ASIC Verification: Digital Logic Families

Monday, March 24, 2008

Digital Logic Families

Digital logic families are classified according to the technologies they are built with. Following are the families of digital logic.

  • DL : Diode Logic.
  • RTL : Resistor Transistor Logic.
  • DTL : Diode Transistor Logic.
  • TTL : Transistor Transistor Logic.
  • I2L : Integrated Injection Logic.
  • ECL : Emitter coupled logic.
  • MOS : Metal Oxide Semiconductor Logic (PMOS and NMOS).
  • CMOS : Complementary Metal Oxide Semiconductor Logic.
Among these, only CMOS is most widely used by the ASIC designers; We need to understand a few basic concepts. If you become a ASIC designer, you may need to know these concepts very well.

The most desirable features, a designer would want in IC applications are as follows.
  • Fast switching speed
  • Low power dissipation
  • Wide noise margins
  • High fan-out capability
  • High packing density and
  • Low cost
Although no single family has all these features, some may come close.

Switching Speed

The switching speed of the device is the measured output response to an input change. Typically, a given logic circuit will have many inputs and outputs, with various input to output path and each with a different path delay. Furthermore, switching speed is differ for both low-high and high-low, but both of which are measured from 50% point of the input signal to the 50% point of the output response. Typically tplh > tphl. The maximum value of propagation delay is one of the interest to designers, since it is used to determine useful factors. For the modern CMOS devices, this value lie b/w 0.1 ns to 10 ns.

Power Dissipation

Logic devices consumes power when they operate and this power is dissipated in the form of heat. CMOS power consumption is frequency dependent. Since each gate is connected to the power supply (Vdd). The gate draws certain amount of current during its operation.
  • ICCH - Current drawn during high state
  • ICCL - Current drawn during low state
  • ICCT - Current drawn during transition state
For CMOS, ICCH and ICCL current is negligible, in comparison to ICCT. So the Average power dissipation is calculated as below.

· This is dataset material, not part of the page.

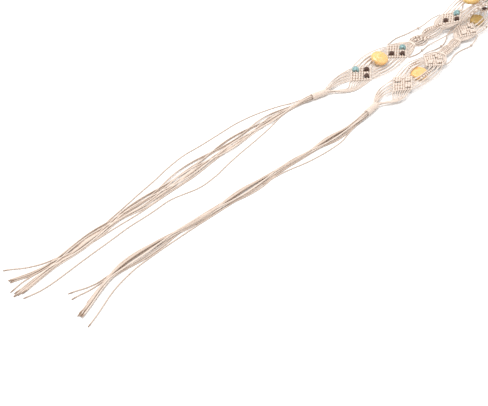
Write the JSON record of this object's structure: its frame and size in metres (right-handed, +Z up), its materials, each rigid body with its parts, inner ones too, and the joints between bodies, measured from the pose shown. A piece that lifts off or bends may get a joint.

Average Power Dissipation = Vdd * ICCT

So, for CMOS families, the power dissipation depends on the operating frequency. The useful figure of merit for logic devices is called the "Power delay product" and is the multiplication of power consumption and the average tp.

PDP = power_consumption * tp(avg)

Since it is desirable for a given logic device to have a both low power consumption and a small propagation delay (fast switching speed), a low PDP is desirable. Power dissipation is proportional to the heat generated by the chip; Excessive heat dissipation may increase operating temperature and cause gate circuitry to drift out of its normal operating range; It will cause gates to generate improper output values. Thus, power dissipation of any gate implementation must be kept as low as possible. CMOS circuits dissipate power by charging and discharging the various load capacitances (mostly gate and wire capacitance, but also drain and some source capacitances) whenever they are switched. The charge moved is the capacitance multiplied by the voltage change. Multiply by the switching frequency to get the current used, and multiply by voltage again to get the characteristic switching power dissipated by a CMOS device: P = CV2f.

Noise Margin


Noise Margin is the difference between what the driver IC outputs as a valid logic voltage and what the receiver IC expects to see as a valid logic voltage. There are two different types of noise margin, one for a logic high value [1] and one for a logic low value [0]. The equations for noise margins are provided below.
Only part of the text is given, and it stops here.